Writing Custom Checks

So far we only used the builtin checks which to be honest will be sufficient for most of the tests. However, it's possible to built your own. Such custom check could - for example - implement checking a service that requires authentication or database-native check that validates if it's possible to connect/run query against DB.

Building custom check would warrant a separate article, so instead, to avoid making this article way too long, I will just leave you with docs link which explains how you can build a check image in language of your choice.

Also, if you want some inspiration or a starting point, I have a repository with custom check(s), such as jq-check which uses jq query to check whether a HTTP JSON response contains expected data/value.

Conclusion

If you're running applications and services on Kubernetes, chances are you're also running Prometheus stack and relying on application metrics for monitoring. While this is a good practice, it's not necessarily sufficient, as metrics aren't suitable for monitoring everything, such as SSL expiration or server/database connectivity.
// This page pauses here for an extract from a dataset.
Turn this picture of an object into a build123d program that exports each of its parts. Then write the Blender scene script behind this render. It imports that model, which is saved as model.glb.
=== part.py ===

Tools like Kuberhealthy are a great for filling these gaps in monitoring, while allowing you to use the same, familiar interface - that is - Kubernetes and Prometheus.

Finally, while Kuberhealthy runs on Kubernetes and aims at testing Kubernetes cluster itself, it is not confined only to the cluster. It can be also used to test external resources, such as databases or services in the Cloud, or legacy applications that don't expose metrics.